Mountain views in Alaska
Mountain Views in Alaska. Photo Credit: Yay Images.

Alaska is small, too

Now that the size of Alaska has been discussed, the focus can shift to its smaller aspects. What? Is it small? Yes, the population of Alaska is only about 732,000 people in a state with 365,000,000 acres.

There are four just main highways clustered in South Central and the Interior, serving just 20 percent of the state. And for the most part they all lead to the Alaska Canada Highway, also called the Alcan, which connects the state to the lower 48 but goes through Canada. Western Alaska and Southeast Alaska are not on this central road system. You might think Alaskans don’t like road trips, but they do. And they love all the Road Trip Snacks, too.

“The magnificent aurora borealis, spectacular natural landscape, and holy life of St. Herman of Alaska make this state a fascinating and intriguing location to me. I hope to visit it one day in the summer when the sun never sets!”

— Jessica Haggard

With so many reasons to come to Alaska, whether it’s to see Denali towering across Interior Alaska, go bear watching in Katmai National Park, or get out into the wide-open spaces in the back country to watch the aurora borealis, what’s calling to you? And more importantly, will you answer?

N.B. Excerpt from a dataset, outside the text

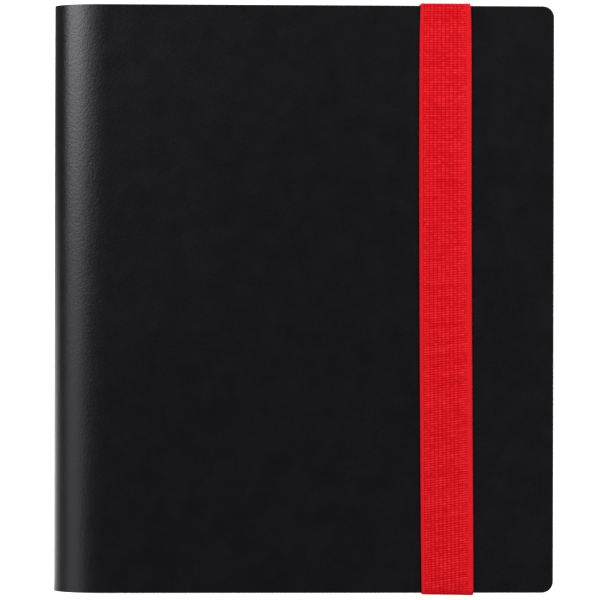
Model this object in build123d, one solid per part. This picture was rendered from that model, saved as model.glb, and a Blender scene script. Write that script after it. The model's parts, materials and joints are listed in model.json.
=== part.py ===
from build123d import *
import os

# Trading card binder: a side-loading album of clear card pockets in a folded polypropylene
# cover, held shut by an elastic strap. It lies closed on its back cover. X runs from the spine
# to the fore-edge, Y from the tail to the head, and Z up through the thickness. The origin is
# at the middle of the closed binder's footprint.

# Cover, in millimetres
COVER_WIDTH = 184.0  # spine's outer face to the fore-edge
COVER_HEIGHT = 216.0  # tail edge to head edge
THICKNESS = 28.0  # back cover's outer face to the front cover's
SHEET = 1.2  # the cover's polypropylene sheet
CURVE_RUN = 20.0  # how far in from the spine each cover starts to curve
CREASE_HEIGHT = 9.5  # from a cover's outer face to its crease with the spine
CREASE_GAP = 0.1  # between two panels, at the crease
CORNER_RADIUS = 4.2  # the four corners at the fore-edge

# Leaves and their pockets
LEAF_COUNT = 20
LEAF_PITCH = 1.2
LEAF_WIDTH = 165.0  # root to fore-edge
LEAF_HEIGHT = 198.0
LEAF_CORNER = 3.0
CORE = 0.15  # the black middle sheet
FILM = 0.11  # the clear front of a pocket
CARD_GAP = 0.33  # room for a card between the two
ROOT_MARGIN = 15.0  # plain sheet between the root and the first column
COLUMN_WIDTH = 73.0
COLUMN_STEP = 75.5
WELD = 2.0  # width of a weld between film and sheet
POCKET_HEIGHT = 95.0

# Binding strip, which holds the leaves' roots to the spine
FLANGE = 1.3
FLANGE_INNER = 11.7  # from the spine's outer face to the flange
FLANGE_HEIGHT = 23.6
WEB_HEIGHT = 7.0
WEB_FILLET = 1.5
ROOT_GAP = 0.15  # from the flange to the line that the leaves turn about

# Elastic strap and the two anchors that hold its ends inside the back cover
STRAP_WIDTH = 20.0
STRAP = 0.85
STRAP_FROM_FORE_EDGE = 39.7  # to the strap's centre line
STRAP_LIFT = 0.05  # off the faces that it lies on
STRAP_EDGE_GAP = 0.1  # off the covers' head and tail edges
STRAP_FOLD = 0.15  # inner radius of its folds
STRAP_TAB = 7.6  # length held inside the back cover
ANCHOR_WIDTH = 26.0
ANCHOR_DEPTH = 6.4
ANCHOR_ROOF = 0.6
ANCHOR_SLACK = 0.1  # round the strap in its anchor

SPINE_X = -COVER_WIDTH / 2
FORE_EDGE_X = COVER_WIDTH / 2
ROOT_X = SPINE_X + FLANGE_INNER + FLANGE + ROOT_GAP
STRAP_X = FORE_EDGE_X - STRAP_FROM_FORE_EDGE


def slab(low, high):
    """A box between two opposite corners."""
    size = [b - a for a, b in zip(low, high)]
    middle = [(a + b) / 2 for a, b in zip(low, high)]
    return Pos(*middle) * Box(*size)


def back_cover():
    """Flat sheet whose spine side curves up to the crease."""
    rise = CREASE_HEIGHT - CREASE_GAP / 2
    centre = (SPINE_X + CURVE_RUN, rise)
    outer = EllipticalCenterArc(centre, CURVE_RUN, rise, 180, arc_size=90)
    inner = EllipticalCenterArc(centre, CURVE_RUN - SHEET, rise - SHEET, 180, arc_size=90)
    flat = Polyline(outer @ 1, (FORE_EDGE_X, 0), (FORE_EDGE_X, SHEET), inner @ 1)
    end = Line(inner @ 0, outer @ 0)
    profile = Plane.XZ * make_face([outer, flat, inner, end])
    cover = extrude(profile, COVER_HEIGHT / 2, both=True)
    corners = cover.edges().filter_by(Axis.Z).group_by(Axis.X)[-1]
    return fillet(corners, CORNER_RADIUS)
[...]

Postcards come to life in Alaska. Home to rich wildlife, breathtaking sceneries, and a culture like no other, it’s no wonder Alaska is listed as a place we all should visit once in our lives. It is the trip of a lifetime! It is the perfect getaway that will give you a fresh breath of life from your busy bustling lifestyle. There’s simply something for everyone. Skiing, fjord cruising, wildlife, camping, and the Northern Lights! Alaska is waiting for you and your loved ones! Time to go packing the suitcases for this dream adventure.